In: Finance
7. What does liquidity measure? Explain the trade-off a firm faces between high liquidity and low liquidity levels.
8. In preparing a balance sheet, why do you think standard accounting practice focuses on historical cost rather than market value?
9. In comparing accounting net income and operating cash flow, name two items you typically find in net income that are not in operating cash flow. Explain what each is and why it is excluded in operating cash flow.
10. Under standard accounting rules, it is possible for a company’s liabilities to exceed its assets. When this occurs, the owners’ equity is negative. Can this happen with market values? Why or why not?
11. Suppose a company’s cash flow from assets is negative for a particular period. Is this necessarily a good sign or a bad sign?
12. Suppose a company’s operating cash flow has been negative for several years running. Is this necessarily a good sign or a bad sign?
13. Could a company’s cash flow to stockholders be negative in a given year? ( Hint: Yes.) Explain how this might come about. What about cash flow to creditors?
Answer:
7) Liquidity measures how quickly and easily an asset can be converted to cash without significant loss in value. It's desirable for firms to have high liquidity so that they can more safely meet short-term creditor demands. However, liquidity also has an opportunity cost. Firms generally reap higher returns by investing in illiquid, productive assets. It's up to the firm's financial management staff to find a reasonable compromise between these opposing needs.
8) Historical costs can be objectively and precisely measured, whereas market values can be difficult to estimate, and different analysts would come up with different numbers. Thus, there is a tradeoff between relevance (market values) and objectivity (book values).
9) Depreciation is a non-cash deduction that reflects adjustments made in asset book values in accordance with the matching principle in financial accounting. Interest expense is a cash outlay, but it's a financing cost, not an operating cost.
10) Market values can never be negative. Imagine a share of stock selling for -$20. This would mean that if you placed an order for 100 shares, you would get the stock along with a check for $2,000. How many shares do you want to buy? More generally, because of corporate and individual bankruptcy laws, net worth for a person or a corporation cannot be negative, implying that liabilities cannot exceed assets in market value.
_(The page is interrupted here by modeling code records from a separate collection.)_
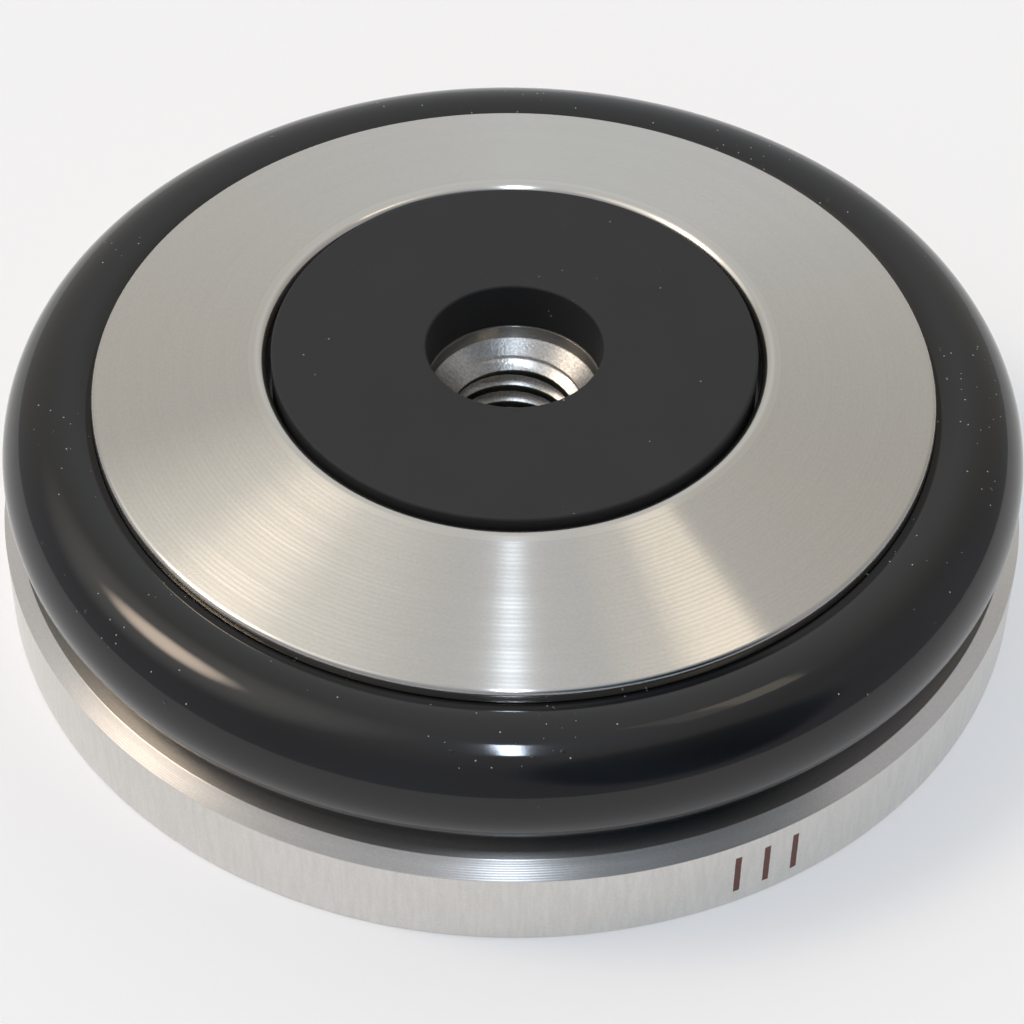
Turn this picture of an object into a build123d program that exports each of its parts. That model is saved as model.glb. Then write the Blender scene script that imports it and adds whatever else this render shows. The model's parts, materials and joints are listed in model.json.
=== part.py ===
from build123d import *
import os
from math import radians, sqrt, tan

# A round steel pressing foot with a shallow cone on top: an O-ring lies in the groove between its land
# and its flange, and a flat pad lies in the recess at the top of the cone, around a tapped hole for a
# handle's stud. Millimetres, +Z up. The origin is on the axis, at the underside that presses.

# ---- Steel foot: overall sizes ----
FOOT_D = 57.0               # across the land, the foot's widest part
LAND_H = 4.65               # plain cylinder above the underside
LAND_CHAMFER = 0.8          # 45 degree chamfer from the land up to the ledge
FACE_BREAK = 0.15           # break of the underside's edge
CONE_ANGLE = 12.5           # fall of the cone's flank, degrees below level
FLANGE_EDGE_H = 0.7         # upright edge of the flange, above the groove
FLANGE_LIP = 1.95           # how far the flange stands out over the groove's root
FLANGE_ROUND = 0.3          # round where the cone meets the flange's edge
EDGE_BREAK = 0.05           # break of the flange's lower corner

# ---- O-ring ----
RING_SECTION_D = 7.0        # thickness of the rubber
RING_SETBACK = 0.35         # the ring's outside stands this far inside the land
RING_ROOT_CLEARANCE = 0.05  # between the ring's inside and the groove's root
RING_LIP_CLEARANCE = 0.02   # between the ring and the flange's lower corner
GROOVE_FILLET = 0.3         # round at the foot of the groove's root

# ---- Pad and its recess ----
PAD_D = 26.4                # across the pad
PAD_T = 2.95                # thickness of the pad
PAD_BREAK = 0.15            # break of the pad's edges
PAD_CLEARANCE = 0.25        # all round, between the pad and the wall of its recess
PAD_RISE = 0.25             # the pad's top stands this far above the crest of the steel rim
RIM_ROUND = 0.55            # round of the steel rim, between the cone's flank and the recess

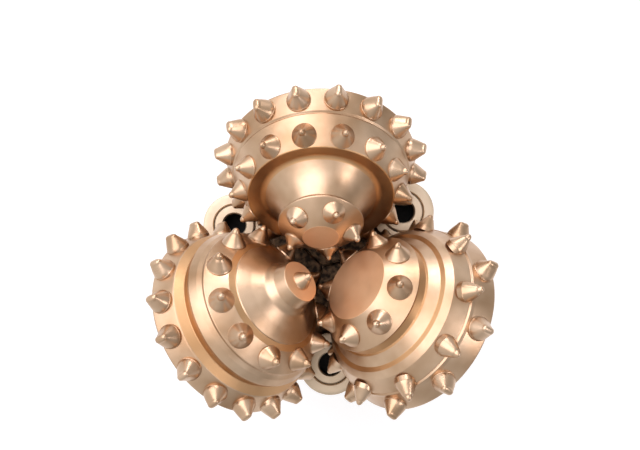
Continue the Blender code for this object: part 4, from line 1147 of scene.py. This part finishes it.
# %% Floor
FLOOR_HALF = 3.0
FLOOR_GREY = 0.62
FLOOR_ROUGHNESS = 0.8
FLOOR_SHEEN = 0.1
FLOOR_GLOW = 0.58
WHITE = (1.0, 1.0, 1.0, 1.0)


def seen_rays(tree):
    """One for camera, glossy and transmission rays, and nought for the rest."""
    rays = node(tree, "ShaderNodeLightPath").outputs
    first = maths(tree, "Math", "MAXIMUM", (0, rays["Is Camera Ray"]), (1, rays["Is Glossy Ray"]))
    return maths(tree, "Math", "MAXIMUM", (0, first), (1, rays["Is Transmission Ray"]))


floor_height = cad_box[0].z
corners = [(x * FLOOR_HALF, y * FLOOR_HALF, floor_height) for x, y in ((-1, -1), (1, -1), (1, 1), (-1, 1))]
floor_mesh = bpy.data.meshes.new("floor")
floor_mesh.from_pydata(corners, [], [(0, 1, 2, 3)])
floor_finish, floor_tree, floor_shader = new_finish("pale_floor")
glow = maths(floor_tree, "Math", "MULTIPLY", (0, seen_rays(floor_tree)), (1, FLOOR_GLOW))
fill(floor_tree, floor_shader, [
    ("Base Color", (FLOOR_GREY, FLOOR_GREY, FLOOR_GREY, 1.0)), ("Roughness", FLOOR_ROUGHNESS),
    ("Specular IOR Level", FLOOR_SHEEN), ("Emission Color", WHITE), ("Emission Strength", glow)])
dress(floor_mesh, floor_finish)
floor = new_object("floor", floor_mesh)

# %% World
AMBIENT = 0.40
DARK_WALL = 0.50
BRIGHT_WALL = 1.0
BRIGHT_SIDE = (-0.78, 0.34, 0.52)
WALL_RANGE = (-0.70, 0.75)

world = bpy.data.worlds.new("studio")
bpy.context.scene.world = world
world.use_nodes = True
sky = world.node_tree
direction = node(sky, "ShaderNodeTexCoord")
towards = node(sky, "ShaderNodeVectorMath", [(0, direction.outputs["Generated"]), (1, BRIGHT_SIDE)],
               operation="DOT_PRODUCT")
studio = node(sky, "ShaderNodeMapRange", [
    ("Value", towards.outputs["Value"]), ("From Min", WALL_RANGE[0]), ("From Max", WALL_RANGE[1]),
    ("To Min", DARK_WALL), ("To Max", BRIGHT_WALL)], interpolation_type="SMOOTHSTEP")
seen = node(sky, "ShaderNodeMix", [
    ("Factor", seen_rays(sky)), ("A", AMBIENT), ("B", studio.outputs["Result"])])
fill(sky, sky.nodes["Background"], [("Color", WHITE), ("Strength", seen.outputs["Result"])])

# %% Lamps
Lamp = namedtuple("Lamp", "name place size power")
LAMP_COLOUR = (1.0, 0.95, 1.0)
LAMPS = (
    Lamp("key", (-0.62, 0.50, 1.45), 2.00, 21.0),
    Lamp("fill", (0.95, -0.20, 1.00), 0.50, 3.0),
    Lamp("rim", (0.15, 1.30, 0.70), 0.60, 5.0),
)
for lamp in LAMPS:
    data = bpy.data.lights.new(lamp.name, "AREA")
    data.shape = "DISK"
    data.size = lamp.size
    data.energy = lamp.power
    data.color = LAMP_COLOUR
    item = new_object(lamp.name, data)
    item.location = lamp.place
    item.rotation_euler = (-Vector(lamp.place)).to_track_quat("-Z", "Y").to_euler()

# %% Camera
PHOTO_WIDTH = 640.0
CAMERA_HEIGHT = 0.575
FOCAL_PIXELS = 665.0
SENSOR = 36.0
AXIS_RIGHT = 2.5
AXIS_BELOW = 41.8

camera_data = bpy.data.cameras.new("camera")
camera_data.sensor_width = SENSOR
camera_data.lens = FOCAL_PIXELS * SENSOR / PHOTO_WIDTH
camera_data.shift_x = -AXIS_RIGHT / PHOTO_WIDTH
camera_data.shift_y = AXIS_BELOW / PHOTO_WIDTH
camera = new_object("camera", camera_data)
camera.location = (0.0, 0.0, CROSSING + CAMERA_HEIGHT)
bpy.context.scene.camera = camera
bpy.context.scene.view_settings.view_transform = "Standard"
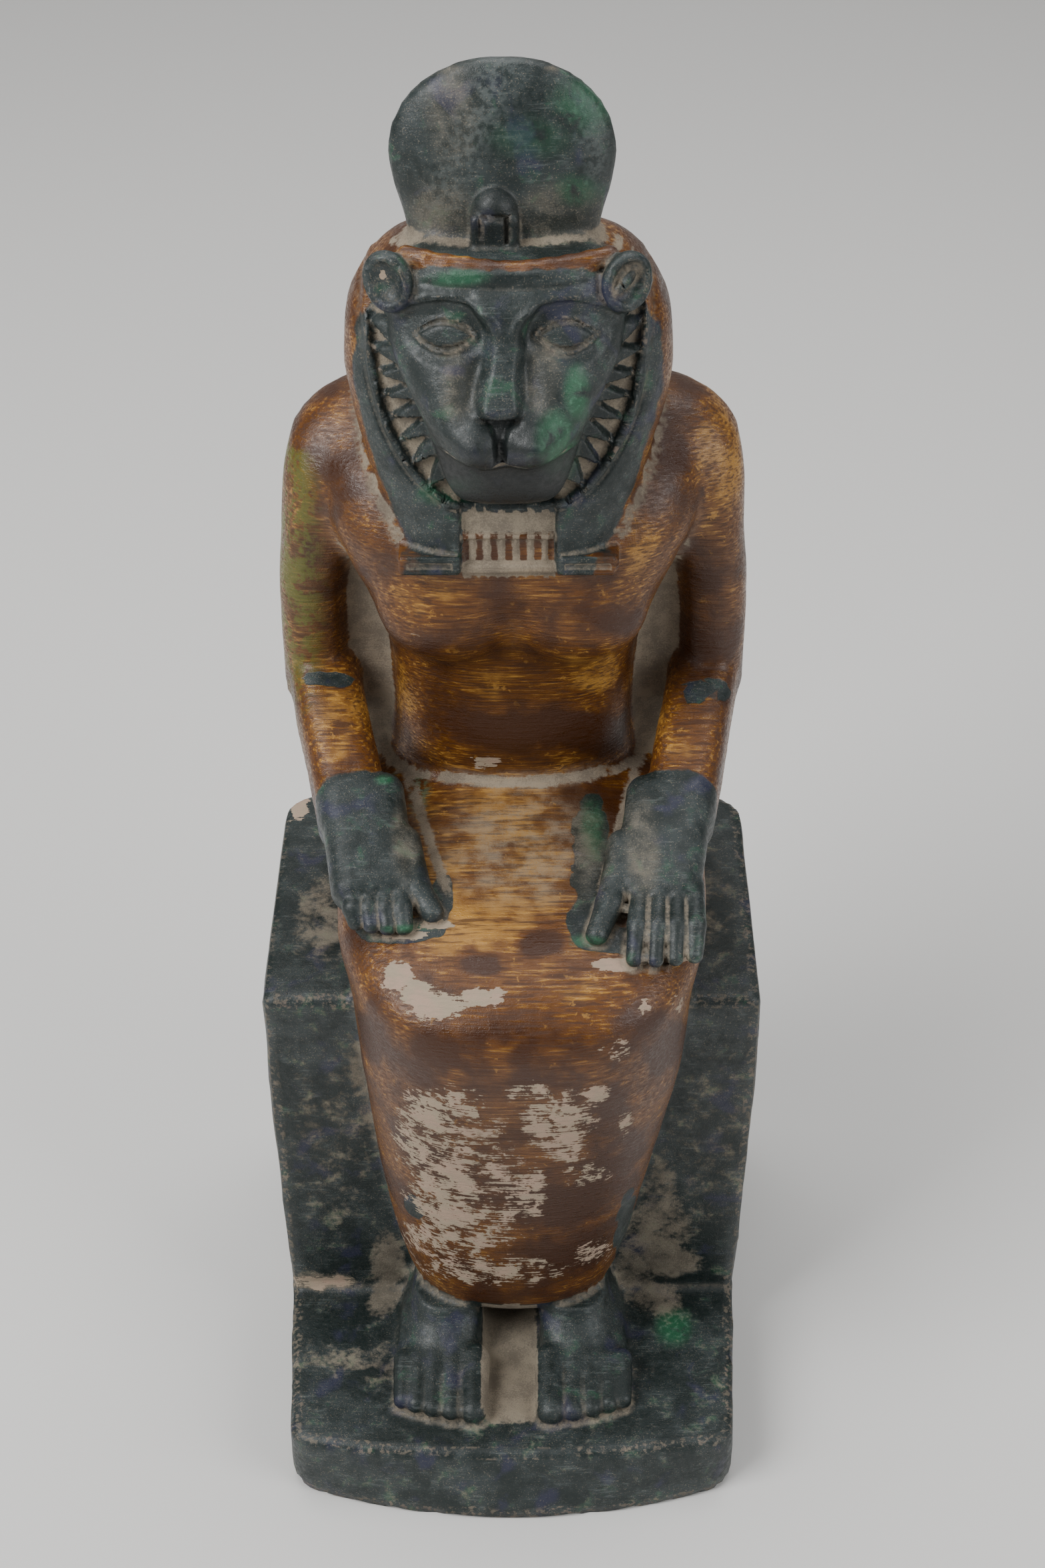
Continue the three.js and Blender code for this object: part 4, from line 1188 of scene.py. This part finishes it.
    dust = s.times(s.span(field["close"], 0.12, 0.65), s.span(fine, 0.3, 0.6, 0.2, 0.85))
    dust = s.times(dust, s.span(field["head"], 0, 1, 1, 0.45))
    laid = s.span(s.plus(field["bare"], about(fine, 0.9)), 0.25, 0.6)
    dust = s.most(dust, s.times(laid, s.span(field["bare"], 0, 0.3)))
    dust = s.times(dust, s.minus(1.0, field["shade_and_dark_paint"]))
    colour = s.mix(s.times(dust, 0.9), colour, dusty)
    veiled = s.times(field["veil"], s.span(s.plus(medium, about(grain, 0.5)), 0.35, 0.7, 0.1, 0.6))
    colour = s.mix(veiled, colour, DUST)
    # Painted shade: the cleft and the jaw under the mouth go near black; the muzzle is darker and the uraeus
    # is black paint.
    colour = s.mix(s.times(field["shade_and_dark_paint"], 0.85), colour, NEAR_BLACK)
    s.put(s.surface.inputs["Base Color"], colour)

    matt = s.most(s.most(flaked, dust), s.most(rubbed, veiled))
    matt = s.most(matt, s.times(bald, s.minus(1.0, is_lacquer)))
    gloss = s.blend(is_lacquer, s.span(fine, 0.3, 0.7, 0.34, 0.6), s.span(lines, 0.35, 0.65, 0.5, 0.24))
    s.put(s.surface.inputs["Roughness"], s.blend(matt, gloss, 0.85))
    s.surface.inputs["Specular IOR Level"].default_value = 0.5

    height = s.plus(s.times(lines, s.blend(is_lacquer, 0.15, 0.5)), s.times(grain, 0.25))
    height = s.plus(height, s.times(fine, 0.35))
    height = s.minus(height, s.times(flaked, 0.35))
    bump_node = s.node("ShaderNodeBump", {"Height": height, "Strength": 0.7, "Distance": 0.4 * MM})
    s.put(s.surface.inputs["Normal"], bump_node.outputs["Normal"])
    return s.material


def dress(mesh, points, normals):
    fields = finish_fields(points, normals)
    fields["close"], fields["sharp"] = occlusion(points, normals)
    for name, value in fields.items():
        layer = mesh.attributes.new(name, "FLOAT", "POINT")
        layer.data.foreach_set("value", value.astype(np.float32))


def statue():
    mesh, points, normals = sculpted()
    dress(mesh, points, normals)
    wobble = Noise(11)
    carved = 0.22 * wobble(points, 13) + 0.1 * wobble(points, 5) + 0.04 * wobble(points, 2)
    settled = smooth(UNDERSIDE + 0.2, UNDERSIDE + 2.5, points[:, 2])
    points = points + normals * (carved * settled)[:, None]
    world = (points + ORIGIN) * MM
    mesh.vertices.foreach_set("co", world.ravel())
    mesh.update()
    mesh.polygons.foreach_set("use_smooth", np.ones(len(mesh.polygons), bool))
    piece = bpy.data.objects.new("statue", mesh)
    bpy.context.scene.collection.objects.link(piece)
    mesh.materials.append(painted_stone())
    triangles = sum(len(face_.vertices) - 2 for face_ in mesh.polygons)
    print("statue:", len(mesh.polygons), "faces,", triangles, "triangles")
    return piece


piece = statue()
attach(piece, "root")
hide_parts(NODE)


# Floor, light and camera

def floor():
    mesh = bpy.data.meshes.new("floor")
    reach, rise, bend = 3.0, 2.2, 0.6
    back_y = 1.1
    profile = [(-reach, 0.0)]
    for i in range(13):
        a = math.pi / 2 * i / 12
        profile.append((back_y + bend * math.sin(a), bend * (1 - math.cos(a))))
    profile.append((back_y + bend, rise))
    vertices = [(x, y, z) for y, z in profile for x in (-reach, reach)]
    faces = [(2 * i, 2 * i + 1, 2 * i + 3, 2 * i + 2) for i in range(len(profile) - 1)]
    mesh.from_pydata(vertices, [], faces)
    mesh.polygons.foreach_set("use_smooth", np.ones(len(mesh.polygons), bool))
    made = bpy.data.objects.new("floor", mesh)
    bpy.context.scene.collection.objects.link(made)
    material = bpy.data.materials.new("pale_floor")
    material.use_nodes = True
    surface = material.node_tree.nodes["Principled BSDF"]
    surface.inputs["Base Color"].default_value = (0.72, 0.71, 0.69, 1)
    surface.inputs["Roughness"].default_value = 0.8
    mesh.materials.append(material)


def softbox(name, place, aim, size, power, colour=(1, 1, 1)):
    data = bpy.data.lights.new(name, "AREA")
    data.shape = "RECTANGLE"
    data.size, data.size_y = size
    data.energy = power
    data.color = colour
    made = bpy.data.objects.new(name, data)
    bpy.context.scene.collection.objects.link(made)
    made.location = place
    made.rotation_euler = (Vector(aim) - Vector(place)).to_track_quat("-Z", "Y").to_euler()


def camera():
    data = bpy.data.cameras.new("camera")
    made = bpy.data.objects.new("camera", data)
    bpy.context.scene.collection.objects.link(made)
    data.sensor_width = 36
    data.lens = data.sensor_width * FOCAL_PX / FRAME_HEIGHT_PX
    ahead = np.array([0, math.cos(LOOK_DOWN), -math.sin(LOOK_DOWN)])
    up = np.array([0, math.sin(LOOK_DOWN), math.cos(LOOK_DOWN)])
    seat_edge = np.array([0, THRONE_FRONT_Y, SEAT_TOP])
    place = seat_edge - SEAT_EDGE_DEPTH * ahead + SEAT_EDGE_DROP * up
    place[0] = (FRAME_MIDDLE_PX - THRONE_MIDDLE_PX) / FOCAL_PX * SEAT_EDGE_DEPTH
    made.location = place * MM
    made.rotation_euler = (math.pi / 2 - LOOK_DOWN, 0, 0)
    data.clip_start = 0.01
    bpy.context.scene.camera = made


def light():
    world = bpy.data.worlds.new("studio")
    world.use_nodes = True
    world.node_tree.nodes["Background"].inputs["Color"].default_value = (0.96, 0.97, 1.0, 1)
    world.node_tree.nodes["Background"].inputs["Strength"].default_value = 0.22
    bpy.context.scene.world = world
    middle = (0, 0, 0.16)
    softbox("key", (-0.75, -0.45, 0.95), middle, (0.6, 0.8), 15)
    softbox("fill", (0.85, -0.5, 0.7), middle, (0.6, 0.8), 6)
    softbox("top", (0.0, 0.35, 1.15), middle, (0.9, 0.5), 7)


floor()
camera()
light()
11) For a successful company that is rapidly expanding, for example, capital outlays will be large, possibly leading to negative cash flow from assets. In general, what matters is whether the money is spent wisely, not whether cash flow from assets is positive or negative.
12) It's probably not a good sign for an established company, but it would be fairly ordinary for a start-up, so it depends.
13) If a company raises more money from selling stock than it pays in dividends in a particular period, its cash flow to stockholders will be negative. If a company borrows more than it pays in interest, its cash flow to creditors will be negative.